El sol de la mañana y el frío aire del exterior representaban una amenaza para mí. Mientras caminábamos hacia la universidad, sólo podía pensar en que se estaba acercando el momento, y a marchas forzadas, en que debía pronunciar mi conferencia. Sólo había dado una conferencia antes, una presentación conjunta con Rossi el año anterior, cuando había organizado un congreso sobre el colonialismo holandés. Cada uno había escrito la mitad de la conferencia. Mi mitad había sido un patético intento de destilar en veinte minutos lo que yo creía que iba a ser mi tesis antes de haber escrito una sola palabra de ella. La de Rossi

había sido un brillante y amplio tratado sobre la herencia cultural de los Países Bajos, el poderío estratégico de la marina holandesa y la naturaleza del colonialismo. Pese a mi sensación general de insuficiencia en lo tocante a todo el tema, me halagó que me incluyera. También me sentí apoyado durante toda la experiencia por su rotunda y segura presencia a mi lado en el estrado, su cordial palmada en el hombro cuando le pasé el testigo. Hoy estaría solo. La perspectiva era deprimente, cuando no aterradora, y sólo pensar en cómo se las habría arreglado Rossi me tranquilizaba un poco.

La elegante Pest se extendía a nuestro alrededor, y ahora, a plena luz del día, podía ver que su magnificencia estaba en construcción (reconstrucción, mejor dicho) allí donde todavía perduraban los efectos devastadores de la guerra. Muchas casas carecían de paredes o ventanas en sus pisos superiores, o de todos los pisos superiores, y si examinabas de cerca cada superficie, veías aún los agujeros de las balas. Ojalá hubiera tenido tiempo de pasear más y recorrer Pest a mis anchas, pero habíamos acordado que aquel día asistiríamos a todas las sesiones matutinas del congreso, para conferir mayor legitimidad a nuestra presencia.

– Por la tarde quiero hacer otra cosa -dijo Helen con aire pensativo-. Iremos a la biblioteca de la universidad antes de que cierre.

Cuando llegamos al gran edificio donde la noche anterior se había celebrado la recepción, se detuvo.

– Hazme un favor.

– Desde luego. ¿Cuál?

– No hables con Géza József de nuestros viajes, ni de que estamos buscando a alguien.

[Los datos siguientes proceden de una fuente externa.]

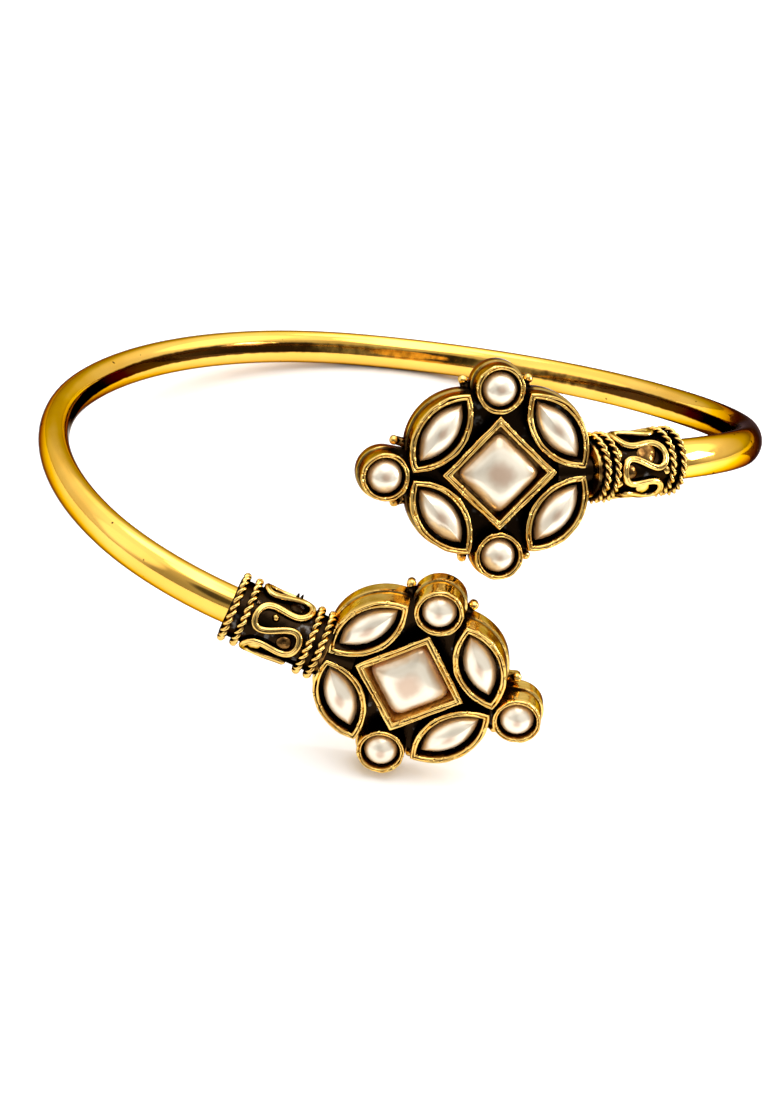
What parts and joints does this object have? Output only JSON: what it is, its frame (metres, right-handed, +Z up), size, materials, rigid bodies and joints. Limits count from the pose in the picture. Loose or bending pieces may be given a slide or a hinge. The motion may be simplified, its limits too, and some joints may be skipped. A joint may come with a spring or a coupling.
{
  "type": "stone-set bangle bracelet",
  "caption": "Open bangle: an oval gold rod whose ends pass each other, each with a wire-dressed drum collar and a flower of half pearls set in bezels.",
  "frame": {"origin": "on the surface that the bangle lies on, under the middle of its bounding box", "axes": "+Z up, +Y from the flowers at the front to the plain back of the rod, +X to the right as seen from the front"},
  "size_m": [0.0622, 0.0608, 0.0294],
  "materials": {
    "polished_gold": "mirror polished gold plate",
    "antique_gold": "polished gold plate with black oxidised recesses",
    "pearl": "pearl lustre, cream"
  },
  "bodies": {
    "root": {"hoop": "polished_gold", "left_collar": "antique_gold", "right_collar": "antique_gold", "left_setting": "antique_gold", "right_setting": "antique_gold", "left_square_stone": "pearl", "right_square_stone": "pearl", "left_marquise_stone_1": "pearl", "left_marquise_stone_2": "pearl", "left_marquise_stone_3": "pearl", "left_marquise_stone_4": "pearl", "right_marquise_stone_1": "pearl", "right_marquise_stone_2": "pearl", "right_marquise_stone_3": "pearl", "right_marquise_stone_4": "pearl", "left_round_stone_1": "pearl", "left_round_stone_2": "pearl", "left_round_stone_3": "pearl", "right_round_stone_1": "pearl", "right_round_stone_2": "pearl", "right_round_stone_3": "pearl"}
  },
  "joints": []
}
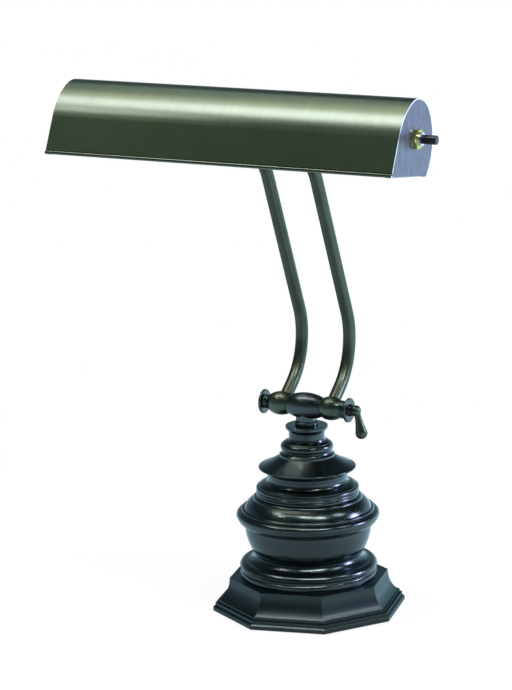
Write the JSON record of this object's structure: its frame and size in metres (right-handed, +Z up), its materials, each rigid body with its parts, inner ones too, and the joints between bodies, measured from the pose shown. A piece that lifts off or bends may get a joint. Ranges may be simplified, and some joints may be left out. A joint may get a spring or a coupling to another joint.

– No es muy probable que lo haga -repuse indignado.

– Sólo te estoy advirtiendo. Puede ser muy seductor. Levantó la mano enguantada en un gesto conciliador.

– De acuerdo. Sostuve la gran puerta barroca para que pasara y entramos. En una sala de conferencias del segundo piso, muchas de las personas a las que había visto la noche anterior ya estaban sentadas en filas de sillas y hablaban con animación o revisaban papeles.

– Dios mío -murmuró Helen-. El Departamento de Antropología también ha venido.

Un momento después se había zambullido en saludos y conversaciones. La vi sonreír, lo más probable a viejos amigos, colegas de años de trabajar en su especialidad, y una oleada de soledad me invadió. Daba la impresión de que me estaba señalando, intentaba presentarme desde lejos, pero el torrente de voces y su húngaro ininteligible erigían una barrera casi palpable entre nosotros.

Justo en aquel momento sentí que alguien me palmeaba el brazo, y el formidable Géza apareció ante mí. Su apretón de manos y su sonrisa eran cordiales.

– ¿Le ha gustado nuestra ciudad? -preguntó-. ¿Todo está a su gusto?